Take the lines from the one bearing "bpy.data.objects.remove(obj)" to the one bearing "return share * share * (3 - 2 * share)", inclusive, and reproduce them exactly; include no other line.

▸ LISTING:
----

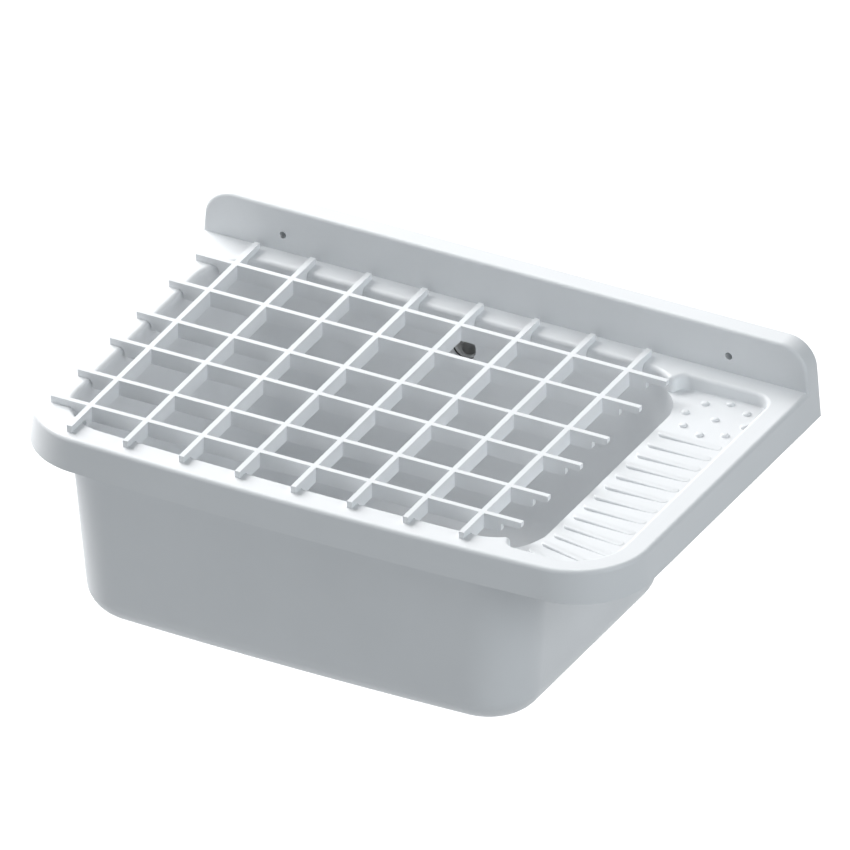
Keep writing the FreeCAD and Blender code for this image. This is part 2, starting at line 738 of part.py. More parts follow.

----

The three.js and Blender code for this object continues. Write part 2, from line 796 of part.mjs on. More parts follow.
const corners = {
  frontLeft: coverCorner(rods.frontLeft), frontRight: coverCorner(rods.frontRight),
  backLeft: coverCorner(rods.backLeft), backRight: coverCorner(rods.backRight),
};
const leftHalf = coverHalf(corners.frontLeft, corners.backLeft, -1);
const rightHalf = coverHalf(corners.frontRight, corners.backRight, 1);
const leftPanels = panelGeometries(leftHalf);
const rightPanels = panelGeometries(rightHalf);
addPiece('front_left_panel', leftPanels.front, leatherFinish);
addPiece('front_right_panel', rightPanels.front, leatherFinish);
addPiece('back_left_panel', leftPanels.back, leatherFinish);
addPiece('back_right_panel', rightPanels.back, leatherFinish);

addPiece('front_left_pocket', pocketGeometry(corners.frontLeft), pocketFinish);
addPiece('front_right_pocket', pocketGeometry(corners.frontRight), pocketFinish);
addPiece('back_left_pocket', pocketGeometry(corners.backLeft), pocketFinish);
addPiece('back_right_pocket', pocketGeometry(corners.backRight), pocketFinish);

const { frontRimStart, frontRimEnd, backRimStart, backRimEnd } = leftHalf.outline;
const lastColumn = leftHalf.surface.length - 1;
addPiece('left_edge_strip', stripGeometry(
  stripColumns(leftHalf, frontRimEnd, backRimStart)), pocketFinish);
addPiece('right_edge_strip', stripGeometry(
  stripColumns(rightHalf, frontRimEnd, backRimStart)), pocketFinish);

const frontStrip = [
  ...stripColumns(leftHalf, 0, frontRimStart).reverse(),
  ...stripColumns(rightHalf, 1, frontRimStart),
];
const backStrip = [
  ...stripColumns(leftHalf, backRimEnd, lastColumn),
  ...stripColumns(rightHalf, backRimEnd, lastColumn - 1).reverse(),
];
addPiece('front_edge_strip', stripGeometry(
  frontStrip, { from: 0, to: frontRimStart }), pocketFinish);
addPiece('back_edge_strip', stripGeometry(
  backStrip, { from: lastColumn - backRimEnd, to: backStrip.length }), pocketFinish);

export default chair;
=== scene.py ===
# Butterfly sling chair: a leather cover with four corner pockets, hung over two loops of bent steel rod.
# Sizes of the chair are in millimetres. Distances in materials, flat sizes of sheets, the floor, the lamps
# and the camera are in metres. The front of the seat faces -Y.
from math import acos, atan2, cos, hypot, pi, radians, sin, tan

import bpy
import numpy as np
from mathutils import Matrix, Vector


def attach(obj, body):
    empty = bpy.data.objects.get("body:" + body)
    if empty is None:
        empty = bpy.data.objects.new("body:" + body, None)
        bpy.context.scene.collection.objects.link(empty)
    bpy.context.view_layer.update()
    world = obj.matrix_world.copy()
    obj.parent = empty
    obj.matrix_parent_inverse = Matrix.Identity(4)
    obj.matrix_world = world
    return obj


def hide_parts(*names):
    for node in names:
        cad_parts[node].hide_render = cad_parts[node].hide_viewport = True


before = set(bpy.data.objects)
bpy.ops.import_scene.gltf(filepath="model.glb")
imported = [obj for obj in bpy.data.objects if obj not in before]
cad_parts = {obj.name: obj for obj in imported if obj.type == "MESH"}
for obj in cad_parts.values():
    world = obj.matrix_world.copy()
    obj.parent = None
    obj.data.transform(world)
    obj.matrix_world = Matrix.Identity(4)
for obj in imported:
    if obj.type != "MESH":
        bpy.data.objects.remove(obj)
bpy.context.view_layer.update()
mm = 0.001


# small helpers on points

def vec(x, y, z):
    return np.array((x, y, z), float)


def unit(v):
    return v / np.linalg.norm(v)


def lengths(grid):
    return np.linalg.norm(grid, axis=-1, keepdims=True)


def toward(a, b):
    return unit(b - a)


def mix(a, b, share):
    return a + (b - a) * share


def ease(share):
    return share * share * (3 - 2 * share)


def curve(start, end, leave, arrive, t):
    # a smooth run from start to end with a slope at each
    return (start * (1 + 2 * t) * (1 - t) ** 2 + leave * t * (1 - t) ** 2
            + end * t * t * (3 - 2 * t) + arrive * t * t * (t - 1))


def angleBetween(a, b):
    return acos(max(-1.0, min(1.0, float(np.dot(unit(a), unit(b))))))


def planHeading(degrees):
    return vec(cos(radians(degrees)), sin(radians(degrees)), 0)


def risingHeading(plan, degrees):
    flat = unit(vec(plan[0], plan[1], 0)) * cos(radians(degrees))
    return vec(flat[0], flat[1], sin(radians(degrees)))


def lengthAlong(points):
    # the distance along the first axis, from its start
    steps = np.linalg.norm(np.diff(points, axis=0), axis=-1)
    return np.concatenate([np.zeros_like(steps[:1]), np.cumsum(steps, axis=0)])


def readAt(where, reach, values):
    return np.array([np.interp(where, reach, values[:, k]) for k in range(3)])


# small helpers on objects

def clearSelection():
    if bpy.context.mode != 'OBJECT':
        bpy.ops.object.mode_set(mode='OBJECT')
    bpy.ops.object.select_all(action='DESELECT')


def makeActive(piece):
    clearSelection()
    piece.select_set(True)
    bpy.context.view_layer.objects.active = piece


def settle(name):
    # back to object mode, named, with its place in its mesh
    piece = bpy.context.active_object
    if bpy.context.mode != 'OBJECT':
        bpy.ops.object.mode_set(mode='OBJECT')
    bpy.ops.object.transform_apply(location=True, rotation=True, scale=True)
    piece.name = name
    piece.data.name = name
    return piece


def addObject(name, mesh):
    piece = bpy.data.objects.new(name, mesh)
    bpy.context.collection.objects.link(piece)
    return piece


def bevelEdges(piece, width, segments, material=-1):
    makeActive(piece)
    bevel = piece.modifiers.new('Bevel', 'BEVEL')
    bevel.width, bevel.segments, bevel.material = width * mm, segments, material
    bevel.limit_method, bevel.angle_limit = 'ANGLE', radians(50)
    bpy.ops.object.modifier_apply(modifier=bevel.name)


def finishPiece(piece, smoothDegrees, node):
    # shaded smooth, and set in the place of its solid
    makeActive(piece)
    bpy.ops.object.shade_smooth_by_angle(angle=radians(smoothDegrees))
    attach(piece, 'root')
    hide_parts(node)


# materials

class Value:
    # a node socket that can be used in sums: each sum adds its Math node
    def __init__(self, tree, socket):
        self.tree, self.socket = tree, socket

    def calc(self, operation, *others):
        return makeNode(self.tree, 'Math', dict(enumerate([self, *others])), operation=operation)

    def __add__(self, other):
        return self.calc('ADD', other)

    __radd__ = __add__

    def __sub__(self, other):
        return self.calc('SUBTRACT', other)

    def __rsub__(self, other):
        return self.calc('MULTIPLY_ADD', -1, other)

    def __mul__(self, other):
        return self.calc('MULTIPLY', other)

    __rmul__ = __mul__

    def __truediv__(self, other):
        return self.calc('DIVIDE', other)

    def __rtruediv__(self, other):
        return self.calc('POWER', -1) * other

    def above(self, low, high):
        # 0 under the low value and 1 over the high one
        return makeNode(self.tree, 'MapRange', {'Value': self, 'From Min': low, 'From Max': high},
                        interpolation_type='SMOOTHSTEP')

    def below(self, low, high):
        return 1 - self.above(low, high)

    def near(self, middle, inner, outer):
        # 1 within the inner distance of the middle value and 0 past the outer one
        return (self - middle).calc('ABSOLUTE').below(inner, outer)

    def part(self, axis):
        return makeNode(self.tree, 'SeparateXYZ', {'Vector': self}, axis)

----

▸ REPLY:
        bpy.data.objects.remove(obj)
bpy.context.view_layer.update()
mm = 0.001


# small helpers on points

def vec(x, y, z):
    return np.array((x, y, z), float)


def unit(v):
    return v / np.linalg.norm(v)


def lengths(grid):
    return np.linalg.norm(grid, axis=-1, keepdims=True)


def toward(a, b):
    return unit(b - a)


def mix(a, b, share):
    return a + (b - a) * share


def ease(share):
    return share * share * (3 - 2 * share)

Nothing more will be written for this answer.